- _What this task involves_
Give the number of lines that hold the string "json". Nothing else is needed.
· · ·
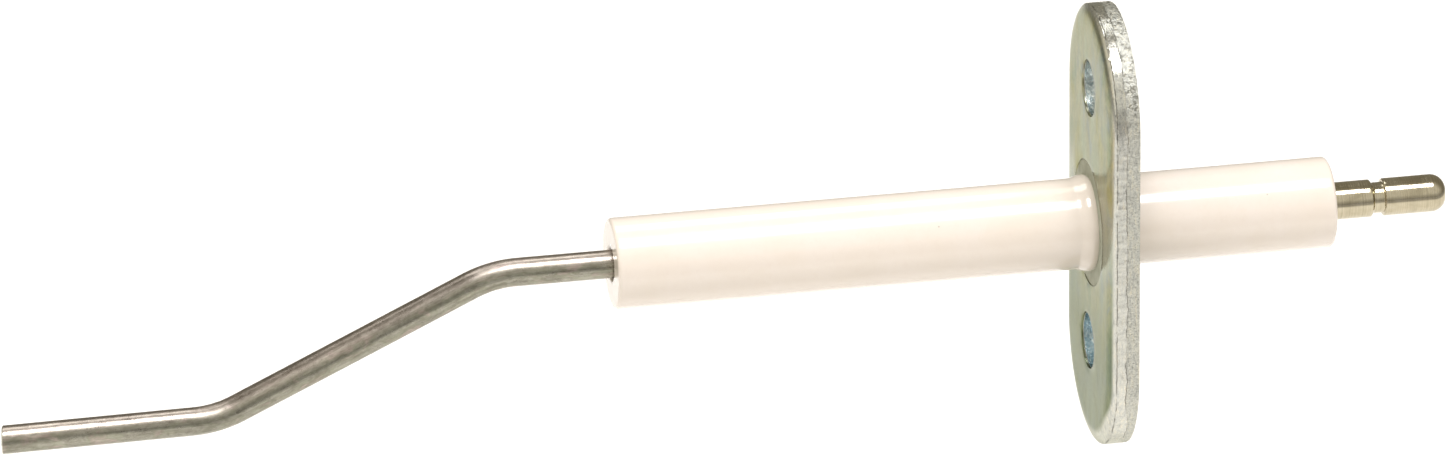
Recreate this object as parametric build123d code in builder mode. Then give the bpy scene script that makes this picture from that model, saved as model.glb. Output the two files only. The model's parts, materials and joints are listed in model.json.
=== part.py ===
"""Flame sensing electrode for a burner: a bent rod in a ceramic tube, carried by a screwed flange.

X runs along the insulator, from the rod's tip (-X) to the connector pin (+X), and Z runs along the
flange. The origin is midway between the two screw holes, on the flange's seating face.
"""

import os
from math import cos, radians, sin

from build123d import *

# Layout
axis_drop = 0.9  # the insulator's axis runs this far below the middle of the screw holes
probe_plane = Plane(origin=(0, 0, -axis_drop), x_dir=(1, 0, 0), z_dir=(0, -1, 0))
probe_axis = Axis((0, 0, -axis_drop), (1, 0, 0))

# Mounting flange
flange_length = 49.1
flange_width = 21.6
flange_thickness = 3.2
flange_drop = 1.2  # the outline's middle below the middle of the screw holes
flange_roll_width = 2.4  # the punch draws the front edge down
flange_roll_depth = 0.9
flange_burr_break = 0.12
screw_hole_diameter = 6.0
screw_hole_spacing = 29.0
screw_hole_break = 0.12
pocket_diameter = 13.5
pocket_depth = 0.9
flange_bore_diameter = 10.0

# Ceramic insulator
insulator_diameter = 9.7
insulator_front = -51.4
insulator_rear = 26.1
insulator_end_rounding = 0.45
shoulder_diameter = 10.34
shoulder_flare_start = -1.9
shoulder_crest = -0.45
shoulder_seat = 0.3  # the shoulder rounds off this far inside the flange's pocket
rod_bore_diameter = 3.6
rod_bore_mouth_break = 0.15
pin_bore_diameter = 5.6
pin_bore_depth = 13.8

# Sensing rod
rod_diameter = 3.0
rod_straight_out = 12.7  # insulator's mouth to the corner of the first bend
rod_slanted_run = 32.6
rod_tip_run = 22.95
rod_slant_angle = 25.1  # of the slanted run, below the insulator's axis
rod_tip_angle = 0.5  # of the tip run
rod_bend_radius = 12.0
rod_tip_break = 0.15

# Connector pin
pin_diameter = 4.0
pin_reach = 12.8  # nose beyond the insulator's rear face
pin_groove_start = 4.5  # beyond the insulator's rear face
pin_groove_length = 1.4
pin_groove_diameter = 3.28
pin_groove_lead = 0.3  # length of the groove's sloping side
pin_groove_edge = 0.12
pin_nose_rounding = 1.6
pin_socket_depth = 10.0
pin_socket_diameter = 3.06
rod_end_gap = 0.5  # rod's inner end to the socket's flat bottom
anchor_groove_depth = 0.3
anchor_groove_length = 1.2
anchor_groove_count = 3
anchor_groove_pitch = 3.2

# Cement
rod_seal_setback = 3.5  # behind the insulator's mouth
rod_seal_length = 12.0
bond_setback = 0.2  # inside the flange's rear face
pin_seal_setback = 0.3  # inside the insulator's rear face

# Radii and stations that follow from the sizes above
insulator_radius = insulator_diameter / 2
rod_radius = rod_diameter / 2
pin_radius = pin_diameter / 2
pin_inner_end = insulator_rear - pin_bore_depth
pin_groove_front = insulator_rear + pin_groove_start
pin_groove_back = pin_groove_front + pin_groove_length
pin_nose = insulator_rear + pin_reach
first_anchor = pin_inner_end + anchor_groove_pitch
anchor_stations = [first_anchor + n * anchor_groove_pitch for n in range(anchor_groove_count)]
groove_radius = pin_groove_diameter / 2


# Mounting flange: punched plate with full-round ends and a front edge that rolls off
flange_half_width = flange_width / 2
flange_end_reach = flange_length / 2 - flange_half_width  # outline's middle to the centre of an end


def half_section(height):
    """Half of the plate's cross-section at a height, from its middle to its rolled edge."""
    with BuildSketch(Plane.XY.offset(height)) as section:
        with BuildLine():
            roll_centre = (flange_roll_depth, flange_half_width - flange_roll_width)
            roll_end = (flange_roll_depth, flange_half_width)
            front = Line((0, 0), (0, flange_half_width - flange_roll_width))
            EllipticalCenterArc(
                roll_centre, flange_roll_depth, flange_roll_width, start_angle=90, arc_size=90
            )
            side = Line(roll_end, (flange_thickness - flange_burr_break, flange_half_width))
            burr = Line(side @ 1, (flange_thickness, flange_half_width - flange_burr_break))
            rear = Line(burr @ 1, (flange_thickness, 0))
            Line(rear @ 1, front @ 0)
        make_face()
    return section.sketch


with BuildPart() as mounting_flange:
    lower_end = -flange_drop - flange_end_reach
    upper_end = -flange_drop + flange_end_reach
    lower_section = half_section(lower_end)
    extrude(lower_section, amount=2 * flange_end_reach, dir=(0, 0, 1))
    extrude(lower_section.mirror(Plane.XZ), amount=2 * flange_end_reach, dir=(0, 0, 1))
    revolve(half_section(upper_end), Axis((0, 0, upper_end), (1, 0, 0)), revolution_arc=180)
    revolve(lower_section, Axis((0, 0, lower_end), (-1, 0, 0)), revolution_arc=180)
    with Locations(Plane(origin=(0, 0, -axis_drop), z_dir=(-1, 0, 0))):
        CounterBoreHole(flange_bore_diameter / 2, pocket_diameter / 2, pocket_depth)
    with Locations(Plane(origin=(0, 0, 0), x_dir=(0, 0, 1), z_dir=(-1, 0, 0))):
        with GridLocations(screw_hole_spacing, 0, 2, 1):
            Hole(screw_hole_diameter / 2)
    hole_rims = mounting_flange.edges().filter_by(
        lambda e: e.geom_type == GeomType.CIRCLE and abs(e.radius - screw_hole_diameter / 2) < 0.001
    )
    chamfer(hole_rims, screw_hole_break)
mounting_flange.part.label = "mounting_flange"


# Ceramic insulator: long front nose, flared shoulder that stops in the pocket, rear stub
with BuildPart() as insulator:
    with BuildSketch(probe_plane):
        with BuildLine():
            crest = (shoulder_crest, shoulder_diameter / 2)
            seat = (shoulder_seat, insulator_radius)
            front_face = Line((insulator_front, 0), (insulator_front, insulator_radius))
            front_side = Line(front_face @ 1, (shoulder_flare_start, insulator_radius))
            flare = Spline(front_side @ 1, crest, tangents=[(1, 0), (1, 0)])
            shoulder = TangentArc(flare @ 1, seat, tangent=(1, 0))
            rear_side = Line(shoulder @ 1, (insulator_rear, insulator_radius))
            rear_face = Line(rear_side @ 1, (insulator_rear, 0))
            Line(rear_face @ 1, front_face @ 0)
        make_face()
    revolve(axis=probe_axis)
    round_edges = insulator.edges().filter_by(GeomType.CIRCLE).sort_by(Axis.X)
    fillet([round_edges[0], round_edges[-1]], insulator_end_rounding)
    with Locations(Plane(origin=(insulator_front, 0, -axis_drop), z_dir=(-1, 0, 0))):
        Hole(rod_bore_diameter / 2)
    with Locations(Plane(origin=(insulator_rear, 0, -axis_drop), z_dir=(1, 0, 0))):
        Hole(pin_bore_diameter / 2, depth=pin_bore_depth)
    mouth_edge = insulator.edges().filter_by(GeomType.CIRCLE).group_by(Axis.X)[0]
    chamfer(mouth_edge.sort_by(SortBy.RADIUS)[0], rod_bore_mouth_break)
insulator.part.label = "insulator"


# Cement ring in the flange's pocket, with a thin sleeve through the flange's bore
with BuildPart() as flange_bond:
    with BuildSketch(probe_plane):
        with BuildLine():
            Polyline(
                (shoulder_seat, insulator_radius),
                (shoulder_seat, pocket_diameter / 2),
                (pocket_depth, pocket_diameter / 2),
                (pocket_depth, flange_bore_diameter / 2),
                (flange_thickness - bond_setback, flange_bore_diameter / 2),
                (flange_thickness - bond_setback, insulator_radius),
                close=True,
            )
        make_face()
    revolve(axis=probe_axis)
flange_bond.part.label = "flange_bond"


# Sensing rod: straight through the insulator, then bent down and back
def one_run_on(start, run_length, angle_down):
    """The point at the end of a straight run that heads away from the insulator."""
    slope = radians(angle_down)
    return (start[0] - run_length * cos(slope), start[1] - run_length * sin(slope))


rod_inner_end = (pin_inner_end + pin_socket_depth - rod_end_gap, 0)
first_corner = (insulator_front - rod_straight_out, 0)
second_corner = one_run_on(first_corner, rod_slanted_run, rod_slant_angle)
rod_tip = one_run_on(second_corner, rod_tip_run, rod_tip_angle)

with BuildPart() as sensing_rod:
    with BuildLine(probe_plane) as rod_route:
        FilletPolyline(rod_inner_end, first_corner, second_corner, rod_tip, radius=rod_bend_radius)
    with BuildSketch(Plane(rod_route.line @ 0, z_dir=rod_route.line % 0)):
        Circle(rod_radius)
    sweep(path=rod_route.line)
    tip_face = sensing_rod.faces().filter_by(GeomType.PLANE).sort_by(Axis.X)[0]
    chamfer(tip_face.edges(), rod_tip_break)
sensing_rod.part.label = "sensing_rod"


# Connector pin: anchored shank, blind socket for the rod, snap groove and round nose
with BuildPart() as connector_pin:
    with BuildSketch(probe_plane):
        with BuildLine():
            groove_slope_end = (pin_groove_front + pin_groove_lead, groove_radius)
            nose_start = (pin_nose - pin_nose_rounding, pin_radius)
            nose_end = (pin_nose, pin_radius - pin_nose_rounding)
            inner_face = Line((pin_inner_end, 0), (pin_inner_end, pin_radius))
            shank = Line(inner_face @ 1, (pin_groove_front, pin_radius))
            groove_slope = Line(shank @ 1, groove_slope_end)
            groove_floor = Line(groove_slope @ 1, (pin_groove_back, groove_radius))
            groove_wall = Line(groove_floor @ 1, (pin_groove_back, pin_radius - pin_groove_edge))
            groove_lip = Line(groove_wall @ 1, (pin_groove_back + pin_groove_edge, pin_radius))
            barrel = Line(groove_lip @ 1, nose_start)
            nose = TangentArc(nose_start, nose_end, tangent=(1, 0))
            nose_flat = Line(nose @ 1, (pin_nose, 0))
            Line(nose_flat @ 1, inner_face @ 0)
        make_face()
        with Locations([(station, pin_radius) for station in anchor_stations]):
            Rectangle(anchor_groove_length, 2 * anchor_groove_depth, mode=Mode.SUBTRACT)
    revolve(axis=probe_axis)
    with Locations(Plane(origin=(pin_inner_end, 0, -axis_drop), z_dir=(-1, 0, 0))):
        Hole(pin_socket_diameter / 2, depth=pin_socket_depth)
connector_pin.part.label = "connector_pin"


# Cement sleeve around the pin's shank, keyed into its anchor grooves
pin_seal_length = pin_bore_depth - pin_seal_setback
with BuildPart() as pin_seal:
    with BuildSketch(probe_plane):
        with Locations((pin_inner_end, pin_radius)):
            Rectangle(
                pin_seal_length,
                pin_bore_diameter / 2 - pin_radius,
                align=(Align.MIN, Align.MIN),
            )
        with Locations([(station, pin_radius) for station in anchor_stations]):
            Rectangle(
                anchor_groove_length,
                anchor_groove_depth,
                align=(Align.CENTER, Align.MAX),
            )
    revolve(axis=probe_axis)
pin_seal.part.label = "pin_seal"


# Cement plug around the rod, set back from the insulator's mouth
with BuildPart() as rod_seal:
    with BuildSketch(probe_plane):
        with Locations((insulator_front + rod_seal_setback, rod_radius)):
            Rectangle(
                rod_seal_length,
                rod_bore_diameter / 2 - rod_radius,
                align=(Align.MIN, Align.MIN),
            )
    revolve(axis=probe_axis)
rod_seal.part.label = "rod_seal"


os.makedirs("parts", exist_ok=True)
for piece in (
    sensing_rod,
    insulator,
    mounting_flange,
    flange_bond,
    connector_pin,
    rod_seal,
    pin_seal,
):
    export_step(piece.part, f"parts/{piece.part.label}.step")
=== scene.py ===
"""Looks of the flame sensor probe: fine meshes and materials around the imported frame.

Lengths in this file are millimetres unless a name says otherwise, and MM turns them into the
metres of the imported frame. X runs along the insulator from the rod's tip to the connector pin, and Z
runs along the flange.
"""

import json
import math

import bmesh
import bpy
from mathutils import Matrix, Vector, noise
from mathutils.geometry import delaunay_2d_cdt


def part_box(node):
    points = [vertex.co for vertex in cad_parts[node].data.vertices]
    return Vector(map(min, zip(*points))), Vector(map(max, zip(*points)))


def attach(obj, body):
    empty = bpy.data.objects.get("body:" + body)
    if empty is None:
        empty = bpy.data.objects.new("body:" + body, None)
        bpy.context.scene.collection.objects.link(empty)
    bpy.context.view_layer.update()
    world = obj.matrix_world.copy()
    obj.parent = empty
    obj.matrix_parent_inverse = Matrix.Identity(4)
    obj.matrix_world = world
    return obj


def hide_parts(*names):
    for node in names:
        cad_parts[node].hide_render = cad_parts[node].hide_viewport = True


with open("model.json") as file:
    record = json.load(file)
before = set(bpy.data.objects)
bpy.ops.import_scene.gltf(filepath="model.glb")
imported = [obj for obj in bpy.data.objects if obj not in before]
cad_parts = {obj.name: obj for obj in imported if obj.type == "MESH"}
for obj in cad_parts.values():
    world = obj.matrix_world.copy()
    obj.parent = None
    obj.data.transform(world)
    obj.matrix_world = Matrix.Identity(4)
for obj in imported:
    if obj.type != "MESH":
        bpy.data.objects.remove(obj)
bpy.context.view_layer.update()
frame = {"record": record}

MM = 0.001


# ------------------------------------------------------------
# Places and sizes. What the frame shows is read from it, and the rest is as in the CAD part.

def box_mm(node):
    low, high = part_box(node)
    return low / MM, high / MM


mounts = {mount["name"]: mount for mount in frame["record"]["mounts"]}
insulator_low, insulator_high = box_mm("insulator")
flange_low, flange_high = box_mm("mounting_flange")
bond_low, bond_high = box_mm("flange_bond")
pin_low, pin_high = box_mm("connector_pin")
pin_seal_low, pin_seal_high = box_mm("pin_seal")
rod_seal_low, rod_seal_high = box_mm("rod_seal")
axis_height = (pin_low.z + pin_high.z) / 2
screw_hole_radius = mounts["flange_screws"]["dims"]["hole_r_mm"]
screw_hole_reach = mounts["flange_screws"]["dims"]["spacing_y_mm"] / 2
pin_radius = mounts["connector_pin"]["dims"]["r_mm"]

insulator_radius = 4.85
insulator_end_rounding = 0.45
shoulder_radius = 5.17
shoulder_flare_start = -1.9
shoulder_crest = -0.45
shoulder_seat = 0.3
rod_bore_radius = 1.8
rod_bore_mouth_break = 0.15
pin_bore_radius = 2.8

rod_radius = 1.5
rod_straight_out = 12.7
rod_slanted_run = 32.6
rod_tip_run = 22.95
rod_slant_angle = 25.1
rod_tip_angle = 0.5
rod_bend_radius = 12.0
rod_end_gap = 0.5
rod_cut_angle = 11.0

flange_half_width = (flange_high.y - flange_low.y) / 2
flange_thickness = flange_high.x
flange_roll_width = 2.4
flange_roll_depth = 0.9
flange_burr_break = 0.12
pocket_radius = 6.75
pocket_depth = 0.9
flange_bore_radius = 5.0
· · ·
- _Task response_
4